There’s one more reason Poonam liked Carmina Burana so much. ‘There were parts that reminded me of Sweet Charity, and Cabaret and West Side Story. It brought ballet closer to the kind of dance that I really enjoy in musicals. And so it made me realise how much those films borrow from ballet.’

‘It feels phoney. And earnest.’

Roger Taylor, a special educational needs teacher, has a background as a singer and songwriter; he also teaches salsa. Vincent Dance Theatre celebrated its 21st anniversary with an event featuring performances, a film installation and an ‘archive and engagement’ room.

Roger feels instantly at ease in the elegant but welcoming marbled rooms of Shoreditch Town Hall. ‘Will there be chairs in the performance,’ he asks mischievously, ‘like in French and Saunders?’ He’s referring to the now legendary skit on modern dance in which comedy duo Dawn French and Jennifer Saunders hurtle meaningfully around an onstage chair. I shrug, and we enter an auditorium with a stage set with… more than 100 chairs. Roger is delighted.

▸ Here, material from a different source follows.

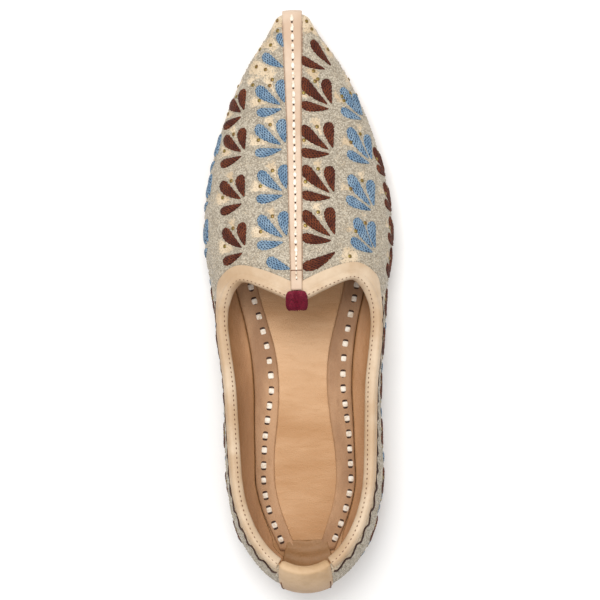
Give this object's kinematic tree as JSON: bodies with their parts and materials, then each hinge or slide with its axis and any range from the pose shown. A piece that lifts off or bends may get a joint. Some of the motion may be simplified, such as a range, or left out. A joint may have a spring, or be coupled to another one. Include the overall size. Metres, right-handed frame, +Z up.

Underworld is a durational piece and we stay as long as we can (70 minutes) before leaving, slightly sheepishly. ‘It’s amazing,’ Roger says, ‘that it ticked all the boxes of what I thought I was going to see. The chairs. The walking around, the stopping and looking. The pile up.’ He found the performance big on atmosphere, but overstretched. ‘Loved the soundtrack, though. Bells and choirs. A bit like The Omen.’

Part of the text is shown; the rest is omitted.